The Bulls’ Best Case
The Bulls are locked into the 10-seed in the East, which with the Bucks locked into the 1-seed means the best scenario for the Bulls involves winning two games on the road in the Play-In Tournament and then having to play the Bucks. Which brings us back to tanking.
If the Bulls don’t win those two games, and instead enter the lottery, they could have odds somewhere around 10% to land in the top four in the first round of the NBA Draft. If they do land in the top four, their first-round pick which is supposed to go to the Magic becomes protected, and they don’t have to lose it. Given they currently have no other draft picks (their second-rounder from the Nuggets is going to be removed for the tampering violation), this would be a big, big deal, and would turn the next three months from the worst possible three months for Bulls fans into merely three bad months.
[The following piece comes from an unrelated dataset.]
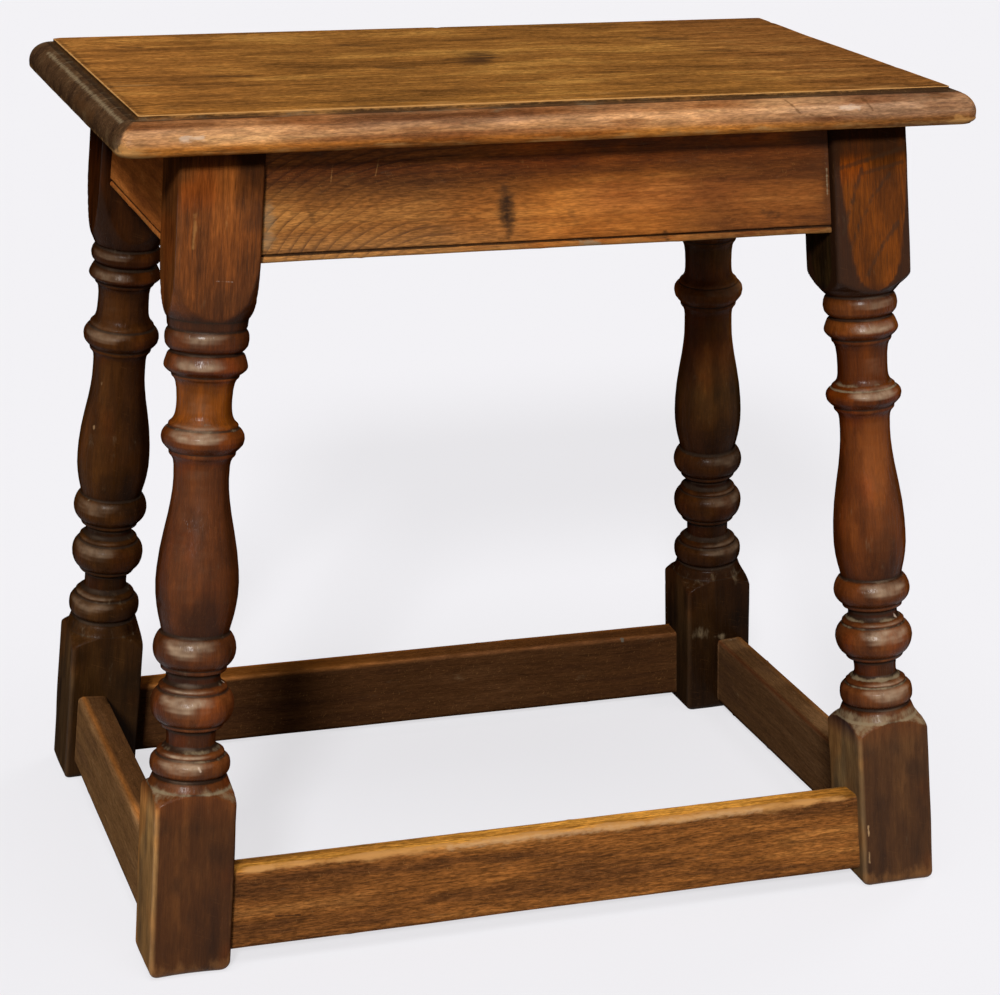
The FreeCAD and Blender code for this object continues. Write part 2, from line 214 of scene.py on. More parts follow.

Rather than being stuck in purgatory with no draft picks, Bulls fans would be stuck in purgatory with a 10% chance of a top-four draft pick, and with the additional hope that the cursed front office could accidentally pick someone good at basketball, saving the franchise.
All of this, taken together, means we want the Bulls to lose these next two games. We want that, off the bat. From there, it gets debatable: Do we want the Bulls to at least win one, giving us a little more fun? Do we want them to just get the loss over with? How well do I actually understand where the Play-In Tournament losers land in the lottery order?
We’ll follow up to that latter debate, of course, and try to figure out real answers, but for the time being: If the Bulls don’t lose tomorrow night in Dallas, we should be furious.